MILITARY GLORY! […] It was not a dream for the common man. War was an aristocratic trade, and military glory reserved for nobles and princes. Glittering squadrons of cavalry, long lines of infantry, wheeling obediently on the parade ground, ministered to the lust both for power and for display. Courage was esteemed the essential military quality and held to be a virtue exclusive to aristocrats. Were they not educated to courage, trained, as no common man was trained, by years of practice in dangerous sports? They glorified courage, called it valour and worshipped it, believed battles were won by valour, saw war in terms of valour as the supreme adventure.Wellington famously said that Waterloo was won on the playing fields of Eton.
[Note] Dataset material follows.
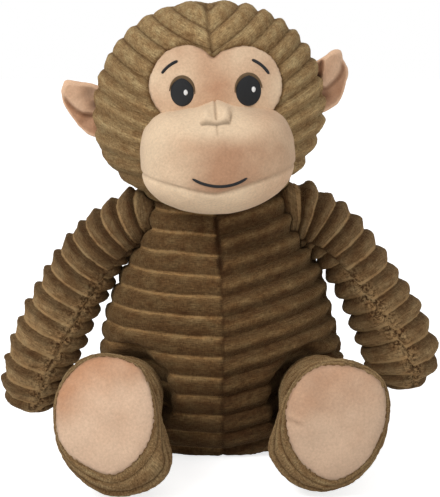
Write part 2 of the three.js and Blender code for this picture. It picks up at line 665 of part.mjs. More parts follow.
function buildMouth() {
  const z = muzzleCentre.z - MOUTH_DROP;
  const half = MOUTH_WIDTH / 2;
  const smile = stroke([
    new THREE.Vector2(-half, z + MOUTH_SAG / 2), new THREE.Vector2(-half / 2, z - MOUTH_SAG / 3),
    new THREE.Vector2(0, z - MOUTH_SAG / 2), new THREE.Vector2(half / 2, z - MOUTH_SAG / 3),
    new THREE.Vector2(half, z + MOUTH_SAG / 2),
  ], STROKE);
  addPiece('mouth', onSkin(smile, muzzleEgg, SEAM_GAP, muzzleCentre), 'thread');
}

// Ears: padded leaves with a hollow and a folded lobe, seated on the side of the head

function earLeaf(side, lift, turn) {
  const reach = EAR_REACH;
  const half = EAR_HEIGHT / 2;
  const rim = 0.35 * EAR_THICKNESS;
  const shape = new THREE.Shape();
  const outline = [[-0.6, 0.55], [0.1, 0.95], [0.75, 0.95], [1, 0.45], [0.82, -0.1], [0.45, -0.7],
    [0, -0.98], [-0.5, -0.8]].map(([x, z]) => new THREE.Vector2(x * (reach - rim), z * (half - rim)));
  shape.setFromPoints(new THREE.SplineCurve([...outline, outline[0]]).getSpacedPoints(12).slice(0, -1));
  const leaf = new THREE.ExtrudeGeometry(shape, {
    depth: EAR_THICKNESS - 2 * rim, bevelSize: rim, bevelThickness: rim, bevelSegments: 2, curveSegments: 1,
  });
  leaf.translate(0, 0, -(EAR_THICKNESS - 2 * rim) / 2).rotateX(Math.PI / 2);
  const hollow = egg(vector(0.35 * reach, -0.75 * EAR_THICKNESS, 0),
    vector(1.1 * reach, 1.2 * EAR_THICKNESS, 1.25 * half), 0, 6, 10, 0, false);
  const lobe = egg(vector(0.42 * reach, -0.1 * EAR_THICKNESS, 0.22 * half),
    vector(0.75 * reach, 0.7 * EAR_THICKNESS, 0.8 * half), 0, 6, 8, 0, false);
  const centreZ = headCentre.z + lift;
  const rise = THREE.MathUtils.clamp(lift / (HEAD_HEIGHT / 2), -1, 1);
  const seatX = (HEAD_WIDTH / 2) * Math.sqrt(1 - rise * rise);
  const leafSolid = solid(leaf).subtract(hollow).add(lobe.intersect(halfSpace(vector(0, 0, 0), vector(0, -1, 0))));
  const parts = splitAt(leafSolid, vector(0, 0, 0), vector(0, -1, 0));
  return parts.map((part) => part
    .rotate([0, 0, turn])
    .scale([side, 1, 1])
    .translate([headCentre.x + side * seatX, headCentre.y, centreZ])
    .subtract(headRibbed(-side * CROWN_SLANT, -SEAM_GAP)));
}

function buildEar(side, lift, turn, label) {
  const [front, back] = earLeaf(side, lift, turn);
  addPiece(`ear_front_${label}`, front, 'shortPile');
  addPiece(`ear_back_${label}`, back, 'shortPile');
}

buildTorso();
buildHead();
buildEye(1, 'left');
buildEye(-1, 'right');
buildMouth();
buildEar(1, EAR_LIFT_LEFT, EAR_TURN_LEFT, 'left');
buildEar(-1, EAR_LIFT_RIGHT, EAR_TURN_RIGHT, 'right');
buildArm(1, 'left');
buildArm(-1, 'right');
buildLeg(1, 'left');
buildLeg(-1, 'right');

// Stands the toy with the middle of its footprint at the origin.
const reachBox = new THREE.Box3().setFromObject(toy);
const footprint = reachBox.getCenter(new THREE.Vector3());
toy.position.set(-footprint.x, -footprint.y, 0);

export default toy;
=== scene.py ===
# Microwavable plush monkey, seated. Metres, +Z up, the toy faces -Y, and its own left is at +X.

import json
import math

import bmesh
import bpy
import numpy as np
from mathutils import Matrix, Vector, noise
from mathutils.bvhtree import BVHTree

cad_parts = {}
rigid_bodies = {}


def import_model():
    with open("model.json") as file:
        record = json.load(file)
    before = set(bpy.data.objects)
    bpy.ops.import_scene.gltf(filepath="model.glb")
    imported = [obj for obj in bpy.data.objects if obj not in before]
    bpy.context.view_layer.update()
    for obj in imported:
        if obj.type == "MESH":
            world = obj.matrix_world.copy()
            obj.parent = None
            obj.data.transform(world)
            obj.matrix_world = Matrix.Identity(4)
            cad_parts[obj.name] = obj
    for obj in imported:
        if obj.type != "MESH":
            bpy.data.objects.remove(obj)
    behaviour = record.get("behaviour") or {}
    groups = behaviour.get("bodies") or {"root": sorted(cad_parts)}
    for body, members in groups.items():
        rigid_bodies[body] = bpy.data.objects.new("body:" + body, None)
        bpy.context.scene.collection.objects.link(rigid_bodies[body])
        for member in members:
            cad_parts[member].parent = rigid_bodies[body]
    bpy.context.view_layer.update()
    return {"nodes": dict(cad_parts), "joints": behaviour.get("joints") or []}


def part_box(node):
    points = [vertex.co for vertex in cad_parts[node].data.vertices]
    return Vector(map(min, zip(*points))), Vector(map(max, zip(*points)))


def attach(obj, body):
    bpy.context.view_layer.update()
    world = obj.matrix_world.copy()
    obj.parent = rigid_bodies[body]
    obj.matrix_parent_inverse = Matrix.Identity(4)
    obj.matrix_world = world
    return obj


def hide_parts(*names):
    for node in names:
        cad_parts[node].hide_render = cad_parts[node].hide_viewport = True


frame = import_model()
MM = 0.001

# Camera and room
# The toy sits on a white sweep, seen from a little above by a long lens, under soft light
# that comes mostly from the upper left.

PIXEL = 0.667 * MM
CAMERA_DISTANCE = 1.5
CAMERA_ELEVATION = math.radians(9)
CAMERA_TARGET = Vector((0.07 * MM, 53.2 * MM, 130 * MM))
IMAGE_WIDTH = 440
SENSOR = 36.0
SWEEP_SIZE = 6
SWEEP_GLOW = 0.75
ROOM_LIGHT = 0.55

camera_data = bpy.data.cameras.new("camera")
camera_data.sensor_width = SENSOR
camera_data.sensor_fit = "HORIZONTAL"
camera_data.lens = SENSOR * CAMERA_DISTANCE / (IMAGE_WIDTH * PIXEL)
camera = bpy.data.objects.new("camera", camera_data)
bpy.context.collection.objects.link(camera)
view_back = Vector((0, -math.cos(CAMERA_ELEVATION), math.sin(CAMERA_ELEVATION)))
camera.location = CAMERA_TARGET + CAMERA_DISTANCE * view_back
camera.rotation_euler = (math.pi / 2 - CAMERA_ELEVATION, 0, 0)
scene = bpy.context.scene
scene.camera = camera
scene.view_settings.view_transform = "Standard"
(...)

Woodham-Smith implies that the Crimea was almost lost there. The war was led by middle-aged aristocrats who had purchased their commissions and promotions, had next to no battle experience, and who looked down on the professional officers who had actually fought in India and elsewhere as social inferiors who let down the tone. Lord Raglan was a slightly different case. As right-hand man to the Duke of Wellington upon his retirement from active command, he had developed fine skills in diplomacy, but had never commanded troops in battle. His personality was that of the ecclesiastic rather than a soldier; benevolent and urbane on the outside, fossilized in his views within, he would do anything to avoid personal conflict, and failed to address the simmering feud between the two brothers-in-law.
The great Russian mass swayed, rocked, gave a gigantic heave, broke, and, disintegrating it seemed in a moment, fled. A great shout went up: from the troops fighting the battle, from the Light Brigade looking on, from the heights, where the watchers hurrah-ed, flung their hats into the air, and clapped their hands; and Lord Raglan sent an aide-de-camp galloping down with the message "Well done, Scarlett." So great had been the tension, and so swift the change, that men who only a moment before had been fighting like madmen steeped in blood burst into tears.
[…]
Night fell on the camp—a miserable night. An order had been issued that no fires were to be lit and no noise made, since a further attack by the Russians was feared. The survivors of the Light Brigade stood about in groups talking about their dead comrades and the disasters of the day. The men were exhausted and over-wrought, the night was bitterly cold. Without fires nothing could be cooked, and most of them had still had nothing to eat beyond the dry biscuit in their haversacks and the afternoon dram of rum. They especially mourned their horses. Sergeant-Major Loy Smith of the 11th Hussars was "moved to tears by the thought of my beautiful horse; she was a light bay, nearly thoroughbred; I became her master nearly three years before."